But if you’re going to celebrate the impact the Asian District has on the city, you absolutely must talk about Super Cao Nguyen, which celebrates its 40th anniversary Saturday, June 15, with an event aimed straight at the foodies who have made this grocery store an Oklahoma City institution.

Cao Nguyen's original location

The History of Super Cao Nguyen

So, you might wonder how brothers Ba and Hai Luong ended up running a massive Asian grocery store in Oklahoma City. It started with a war.

A pair of refugees from Vietnam came to Oklahoma City after the fall of Saigon and opened the original Cao Nguyen in the mid-1970s. They were originally from the Cao Nguyen region of Vietnam (thus the name) and graduate students at Oklahoma City University.

They were not, however, Ba and Hai’s parents.

Cao Nguyen after taking over the shopping center

That would be Tri and Kien Luong, who you can still find at the grocery store daily, unless their sons can get them to take a vacation.
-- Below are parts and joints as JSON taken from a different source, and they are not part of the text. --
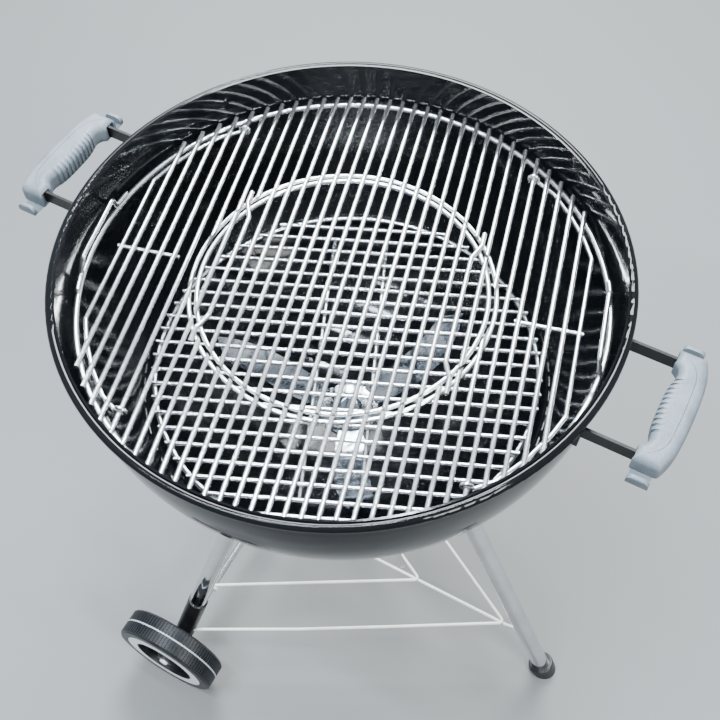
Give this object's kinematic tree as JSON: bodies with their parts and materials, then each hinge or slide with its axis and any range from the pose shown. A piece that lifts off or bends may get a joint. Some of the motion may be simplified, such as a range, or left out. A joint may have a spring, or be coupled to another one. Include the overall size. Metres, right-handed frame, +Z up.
{
  "type": "kettle charcoal grill",
  "caption": "Kettle charcoal grill: black enamel bowl on tube legs with wheels, hinged cooking grate with a lift-out centre insert, charcoal grate, ash sweep and ribbed side handles.",
  "frame": {"origin": "on the bowl's vertical axis at ground level", "axes": "+Z up, +X towards the single front leg and the right handle, wheel axle along Y"},
  "size_m": [0.7248, 0.5858, 0.821],
  "materials": {
    "enamel": "gloss black porcelain enamel",
    "plated_wire": "bright plated wire",
    "coal_wire": "bright steel wire",
    "aluminized": "bright aluminised steel",
    "chrome_tube": "polished tube",
    "black_plastic": "satin black",
    "axle_steel": "bright zinc",
    "white_plastic": "satin white",
    "wheel_plastic": "satin black",
    "pale_wire": "satin off-white coated wire",
    "black_strap": "satin black",
    "grip_plastic": "fine matt blue-grey",
    "pan_aluminium": "satin"
  },
  "bodies": {
    "frame": {"bowl": "enamel", "cooking_grate_brackets": "enamel", "charcoal_grate_brackets": "enamel", "leg_sockets": "chrome_tube", "front_leg": "chrome_tube", "near_wheel_leg": "chrome_tube", "far_wheel_leg": "chrome_tube", "front_leg_cap": "black_plastic", "near_wheel_leg_plug": "black_plastic", "far_wheel_leg_plug": "black_plastic", "axle": "axle_steel", "near_axle_cap": "white_plastic", "far_axle_cap": "white_plastic", "wire_rack": "pale_wire", "left_handle_strap": "black_strap", "right_handle_strap": "black_strap", "left_handle_inner_grip": "grip_plastic", "right_handle_inner_grip": "grip_plastic", "left_handle_outer_grip": "grip_plastic", "right_handle_outer_grip": "grip_plastic", "left_handle_screws": "axle_steel", "right_handle_screws": "axle_steel", "ash_pan_holder": "plated_wire"},
    "main_grate": {"cooking_grate": "plated_wire", "left_grate_grip": "plated_wire", "right_grate_grip": "plated_wire"},
    "left_flap": {"left_flap": "plated_wire"},
    "right_flap": {"right_flap": "plated_wire"},
    "insert": {"centre_insert": "plated_wire"},
    "coal_grate": {"charcoal_grate": "coal_wire"},
    "sweep": {"sweep_blades": "aluminized", "sweep_hub": "aluminized", "vent_lever": "aluminized", "lever_spacer": "aluminized", "lever_nut": "aluminized"},
    "near_wheel": {"near_wheel": "wheel_plastic", "near_wheel_ring": "white_plastic"},
    "far_wheel": {"far_wheel": "wheel_plastic", "far_wheel_ring": "white_plastic"},
    "pan": {"ash_pan": "pan_aluminium"}
  },
  "joints": [
    {"name": "grate_lift", "type": "slide", "parent": "frame", "child": "main_grate", "axis": [0, 0, 1], "range_m": [0, 0.1]},
    {"name": "left_flap_hinge", "type": "hinge", "parent": "main_grate", "child": "left_flap", "pos_m": [-0.16029, -0.04139, 0.7751], "axis": [-0.25, 0.9682, 0], "range_deg": [0, 95]},
    {"name": "right_flap_hinge", "type": "hinge", "parent": "main_grate", "child": "right_flap", "pos_m": [0.16029, 0.04139, 0.7751], "axis": [0.25, -0.9682, 0], "range_deg": [0, 95]},
    {"name": "insert_lift", "type": "slide", "parent": "main_grate", "child": "insert", "axis": [0, 0, 1], "range_m": [0, 0.1]},
    {"name": "coal_grate_lift", "type": "slide", "parent": "frame", "child": "coal_grate", "axis": [0, 0, 1], "range_m": [0, 0.1]},
    {"name": "sweep_turn", "type": "hinge", "parent": "frame", "child": "sweep", "pos_m": [0, 0, 0.505], "axis": [0, 0, -1], "range_deg": [0, 58]},
    {"name": "near_wheel_spin", "type": "hinge", "parent": "frame", "child": "near_wheel", "pos_m": [-0.1715, -0.27, 0.079], "axis": [0, 1, 0], "continuous": true},
    {"name": "far_wheel_spin", "type": "hinge", "parent": "frame", "child": "far_wheel", "pos_m": [-0.1715, 0.27, 0.079], "axis": [0, 1, 0], "continuous": true},
    {"name": "ash_pan_draw", "type": "slide", "parent": "frame", "child": "pan", "axis": [0.4772, -0.8788, 0], "range_m": [0, 0.3]}
  ]
}
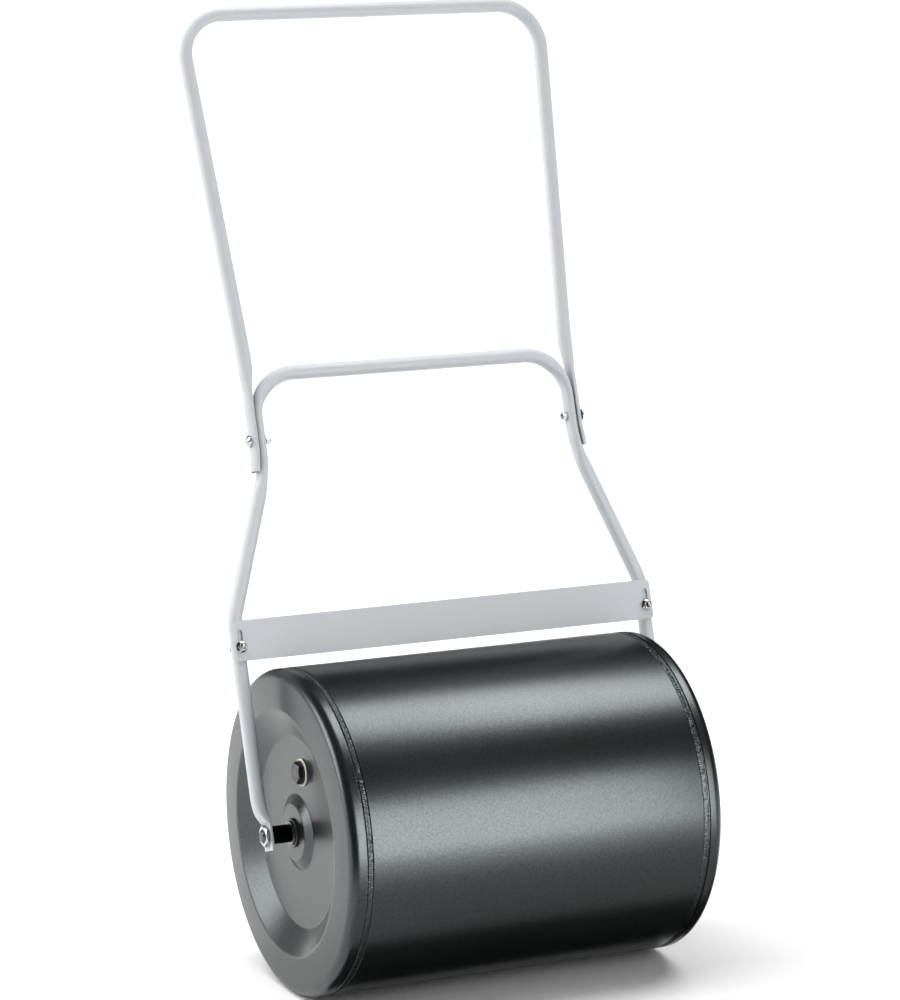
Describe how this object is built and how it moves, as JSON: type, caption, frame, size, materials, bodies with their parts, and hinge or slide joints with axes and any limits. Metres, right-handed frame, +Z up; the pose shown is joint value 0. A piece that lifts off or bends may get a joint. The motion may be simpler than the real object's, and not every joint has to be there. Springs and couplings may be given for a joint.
{
  "type": "lawn roller",
  "caption": "Push lawn roller: hollow steel drum on an axle between the arms of a bent tube frame, with a hairpin handle above and a sliding scraper plate.",
  "frame": {"origin": "on the ground under the middle of the drum, directly below the axle", "axes": "+Z up, +X along the axle away from the filler plug, +Y towards the side that the handle leans to"},
  "size_m": [0.5736, 0.5319, 1.1743],
  "materials": {
    "drum_paint": "satin black paint with a fine orange-peel texture",
    "weld": "rough weld bead under the satin black paint",
    "bare_steel": "bare rolled steel, darkened by its scale",
    "bush_plastic": "black moulded plastic",
    "seal": "pale fibre sealing ring",
    "plug_plastic": "black moulded plug",
    "frame_paint": "light silver-grey powder coat, semi-gloss",
    "plate_paint": "light silver-grey powder coat on flat sheet",
    "axle_steel": "turned steel with threaded ends",
    "spacer_black": "black spacer tube",
    "zinc": "bright zinc plate"
  },
  "bodies": {
    "frame": {"lower_frame": "frame_paint", "upper_handle": "frame_paint", "handle_bolt_left": "zinc", "handle_bolt_right": "zinc", "handle_nut_left": "zinc", "handle_nut_right": "zinc", "axle_rod": "axle_steel", "axle_nut_left": "zinc", "axle_nut_right": "zinc", "axle_spacer_left": "spacer_black", "axle_spacer_right": "spacer_black", "thrust_washer_left": "bare_steel", "thrust_washer_right": "bare_steel", "scraper_bolt_left": "zinc", "scraper_bolt_right": "zinc", "scraper_nut_left": "zinc", "scraper_nut_right": "zinc"},
    "drum": {"drum_shell": "drum_paint", "end_cap_left": "drum_paint", "end_cap_right": "drum_paint", "weld_bead_left": "weld", "weld_bead_right": "weld", "axle_tube": "bare_steel", "filler_bung": "bare_steel", "hub_bush_left": "bush_plastic", "hub_bush_right": "bush_plastic"},
    "scraper": {"scraper_plate": "plate_paint"},
    "seal": {"plug_seal": "seal"},
    "plug": {"filler_plug": "plug_plastic"}
  },
  "joints": [
    {"name": "drum_spin", "type": "hinge", "parent": "frame", "child": "drum", "pos_m": [0, 0, 0.2], "axis": [1, 0, 0], "continuous": true},
    {"name": "scraper_adjust", "type": "slide", "parent": "frame", "child": "scraper", "axis": [0, -0.3173, -0.9483], "range_m": [0, 0.01]},
    {"name": "plug_out", "type": "slide", "parent": "drum", "child": "seal", "axis": [-1, 0, 0], "range_m": [0, 0.0128]},
    {"name": "plug_turn", "type": "hinge", "parent": "seal", "child": "plug", "pos_m": [-0.24, -0.014, 0.278], "axis": [-1, 0, 0], "range_deg": [0, 2520]}
  ],
  "couplings": [
    {"joint": "plug_out", "follows": "plug_turn", "m_per_rad": 0.00028871}
  ]
}
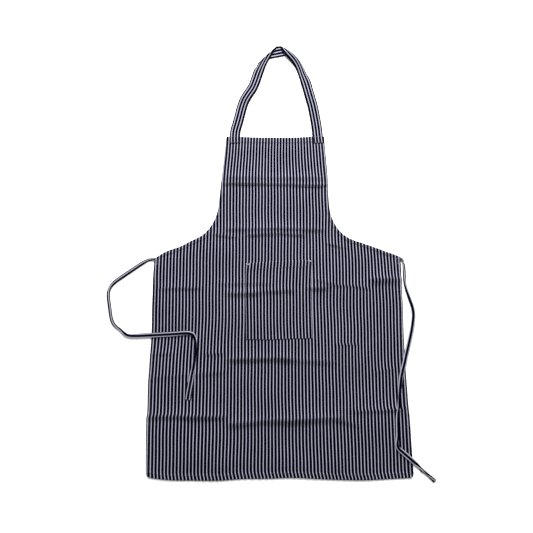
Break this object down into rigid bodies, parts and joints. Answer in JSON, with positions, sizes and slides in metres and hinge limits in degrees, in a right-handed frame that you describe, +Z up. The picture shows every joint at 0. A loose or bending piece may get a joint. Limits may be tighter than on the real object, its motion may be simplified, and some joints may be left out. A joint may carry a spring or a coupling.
{
  "type": "bib apron",
  "caption": "Striped cotton bib apron with a patch pocket, a sewn neck loop and free waist ties, laid out flat.",
  "frame": {"origin": "on the surface that the apron lies on, in the middle of its width and of its length from the bottom hem to the top of the neck loop", "axes": "+X to the right across the apron as seen from its front, +Y from the bottom hem up to the neck loop, +Z up out of the front"},
  "size_m": [0.9003, 1.2805, 0.0128],
  "materials": {
    "striped_twill": "navy and white butcher's stripe cotton twill, stripes along the length, 9.2 mm from one to the next",
    "thread": "matt spun sewing thread"
  },
  "bodies": {
    "apron_body": {"main_panel": "striped_twill", "patch_pocket": "striped_twill", "neck_strap_sewn_ends": "striped_twill", "left_tie_sewn_end": "striped_twill", "right_tie_sewn_end": "striped_twill", "bottom_hem_thread": "thread", "bib_hem_thread": "thread", "left_side_hem_thread": "thread", "right_side_hem_thread": "thread", "left_armhole_thread": "thread", "right_armhole_thread": "thread", "pocket_seam_thread": "thread", "pocket_hem_thread": "thread", "pocket_corner_tacks": "thread", "neck_strap_anchor_threads": "thread", "left_tie_anchor_thread": "thread", "right_tie_anchor_thread": "thread"},
    "neck_loop": {"neck_strap_loop": "striped_twill", "neck_strap_edge_threads": "thread"},
    "left_tie": {"left_waist_tie": "striped_twill", "left_tie_edge_thread": "thread"},
    "right_tie": {"right_waist_tie": "striped_twill", "right_tie_edge_thread": "thread"}
  },
  "joints": [
    {"name": "neck_loop_fold", "type": "hinge", "parent": "apron_body", "child": "neck_loop", "pos_m": [0, 0.3305, 0.0041], "axis": [1, 0, 0], "range_deg": [0, 170]},
    {"name": "left_tie_swing", "type": "hinge", "parent": "apron_body", "child": "left_tie", "pos_m": [-0.36, -0.055, 0.0007], "axis": [0, 0, 1], "range_deg": [-110, 0]},
    {"name": "right_tie_swing", "type": "hinge", "parent": "apron_body", "child": "right_tie", "pos_m": [0.36, -0.055, 0.0007], "axis": [0, 0, 1], "range_deg": [0, 110]}
  ]
}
Tri and Kien were also refugees from Vietnam, where they ran a store. But instead of Oklahoma City, when they came to the U.S., they lived in Fort Smith, Arkansas. It was there the Luongs had their own business supplying the other refugees with staples of Vietnamese cooking, like dried shrimp. His mother made homemade steamed buns.

“Refugees worked like crazy,” said Hai. “They had no time to cook because they worked so many jobs, so we cooked for them.”

The original owners of Cao Nguyen wanted to sell and, having supplied the Luongs with product for their business in Arkansas, they wanted to sell it to them. So, in 1979, the whole family came to Oklahoma City.

Young Hai Luong working in Cao Nguyen market

The original shop was small, sharing a strip mall at 24th and Military with a health food store, a veterinarian, and others. But with Oklahoma City a home to so many refugees, it became a social hub and quite a successful little shop. As the other businesses in the strip center went away, the Luongs would buy the next space and knock down the wall. Pretty soon, they had the whole place to themselves.

In 2003, the family realized they had outgrown their original building and went ahead with a massive step—they would build their own. The new, much larger store was more than a market. It was a supermarket, and that’s how it became Super Cao Nguyen, said Hai.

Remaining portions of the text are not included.